Every entry needs to be reproduced exactly.

● LISTED ENTRIES
-- begin --

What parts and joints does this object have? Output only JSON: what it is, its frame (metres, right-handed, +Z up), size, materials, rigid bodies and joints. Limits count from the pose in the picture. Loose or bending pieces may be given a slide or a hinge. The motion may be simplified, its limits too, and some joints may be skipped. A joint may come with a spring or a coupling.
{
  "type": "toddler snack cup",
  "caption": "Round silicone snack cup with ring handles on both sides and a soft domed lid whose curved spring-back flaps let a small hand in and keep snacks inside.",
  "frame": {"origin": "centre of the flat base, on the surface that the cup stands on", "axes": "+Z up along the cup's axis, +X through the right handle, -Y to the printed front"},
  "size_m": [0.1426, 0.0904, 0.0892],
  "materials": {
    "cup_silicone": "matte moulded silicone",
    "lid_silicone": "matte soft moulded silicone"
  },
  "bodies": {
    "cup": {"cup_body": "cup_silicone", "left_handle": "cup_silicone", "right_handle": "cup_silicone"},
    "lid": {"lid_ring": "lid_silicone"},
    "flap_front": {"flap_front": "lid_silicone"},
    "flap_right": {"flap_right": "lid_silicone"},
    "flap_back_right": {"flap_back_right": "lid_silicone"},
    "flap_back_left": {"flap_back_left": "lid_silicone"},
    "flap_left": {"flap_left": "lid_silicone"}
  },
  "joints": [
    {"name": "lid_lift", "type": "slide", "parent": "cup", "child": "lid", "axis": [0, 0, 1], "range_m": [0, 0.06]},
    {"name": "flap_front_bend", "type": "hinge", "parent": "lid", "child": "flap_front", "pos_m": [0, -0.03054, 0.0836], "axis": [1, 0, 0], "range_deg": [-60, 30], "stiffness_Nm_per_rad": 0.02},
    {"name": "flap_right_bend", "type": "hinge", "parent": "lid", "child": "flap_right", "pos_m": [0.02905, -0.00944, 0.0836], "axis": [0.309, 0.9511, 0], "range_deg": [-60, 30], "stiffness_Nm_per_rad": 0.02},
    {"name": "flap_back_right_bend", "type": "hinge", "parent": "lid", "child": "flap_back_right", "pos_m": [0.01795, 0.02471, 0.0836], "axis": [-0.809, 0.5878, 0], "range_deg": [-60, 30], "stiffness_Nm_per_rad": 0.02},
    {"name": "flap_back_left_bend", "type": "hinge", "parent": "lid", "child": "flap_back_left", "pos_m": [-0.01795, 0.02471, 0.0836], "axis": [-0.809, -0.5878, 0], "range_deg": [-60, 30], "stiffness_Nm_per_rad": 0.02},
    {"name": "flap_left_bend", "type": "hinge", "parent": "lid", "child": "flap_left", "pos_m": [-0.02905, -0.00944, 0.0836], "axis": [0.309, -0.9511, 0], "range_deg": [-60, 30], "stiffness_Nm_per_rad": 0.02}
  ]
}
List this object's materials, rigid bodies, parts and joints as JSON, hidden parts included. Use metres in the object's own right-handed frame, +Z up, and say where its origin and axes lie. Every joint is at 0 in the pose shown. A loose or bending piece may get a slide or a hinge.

-- end --

● RESPONSE
What parts and joints does this object have? Output only JSON: what it is, its frame (metres, right-handed, +Z up), size, materials, rigid bodies and joints. Limits count from the pose in the picture. Loose or bending pieces may be given a slide or a hinge. The motion may be simplified, its limits too, and some joints may be skipped. A joint may come with a spring or a coupling.
{
  "type": "toddler snack cup",
  "caption": "Round silicone snack cup with ring handles on both sides and a soft domed lid whose curved spring-back flaps let a small hand in and keep snacks inside.",
  "frame": {"origin": "centre of the flat base, on the surface that the cup stands on", "axes": "+Z up along the cup's axis, +X through the right handle, -Y to the printed front"},
  "size_m": [0.1426, 0.0904, 0.0892],
  "materials": {
    "cup_silicone": "matte moulded silicone",
    "lid_silicone": "matte soft moulded silicone"
  },
  "bodies": {
    "cup": {"cup_body": "cup_silicone", "left_handle": "cup_silicone", "right_handle": "cup_silicone"},
    "lid": {"lid_ring": "lid_silicone"},
    "flap_front": {"flap_front": "lid_silicone"},
    "flap_right": {"flap_right": "lid_silicone"},
    "flap_back_right": {"flap_back_right": "lid_silicone"},
    "flap_back_left": {"flap_back_left": "lid_silicone"},
    "flap_left": {"flap_left": "lid_silicone"}
  },
  "joints": [
    {"name": "lid_lift", "type": "slide", "parent": "cup", "child": "lid", "axis": [0, 0, 1], "range_m": [0, 0.06]},
    {"name": "flap_front_bend", "type": "hinge", "parent": "lid", "child": "flap_front", "pos_m": [0, -0.03054, 0.0836], "axis": [1, 0, 0], "range_deg": [-60, 30], "stiffness_Nm_per_rad": 0.02},
    {"name": "flap_right_bend", "type": "hinge", "parent": "lid", "child": "flap_right", "pos_m": [0.02905, -0.00944, 0.0836], "axis": [0.309, 0.9511, 0], "range_deg": [-60, 30], "stiffness_Nm_per_rad": 0.02},
    {"name": "flap_back_right_bend", "type": "hinge", "parent": "lid", "child": "flap_back_right", "pos_m": [0.01795, 0.02471, 0.0836], "axis": [-0.809, 0.5878, 0], "range_deg": [-60, 30], "stiffness_Nm_per_rad": 0.02},
    {"name": "flap_back_left_bend", "type": "hinge", "parent": "lid", "child": "flap_back_left", "pos_m": [-0.01795, 0.02471, 0.0836], "axis": [-0.809, -0.5878, 0], "range_deg": [-60, 30], "stiffness_Nm_per_rad": 0.02},
    {"name": "flap_left_bend", "type": "hinge", "parent": "lid", "child": "flap_left", "pos_m": [-0.02905, -0.00944, 0.0836], "axis": [0.309, -0.9511, 0], "range_deg": [-60, 30], "stiffness_Nm_per_rad": 0.02}
  ]
}
List this object's materials, rigid bodies, parts and joints as JSON, hidden parts included. Use metres in the object's own right-handed frame, +Z up, and say where its origin and axes lie. Every joint is at 0 in the pose shown. A loose or bending piece may get a slide or a hinge.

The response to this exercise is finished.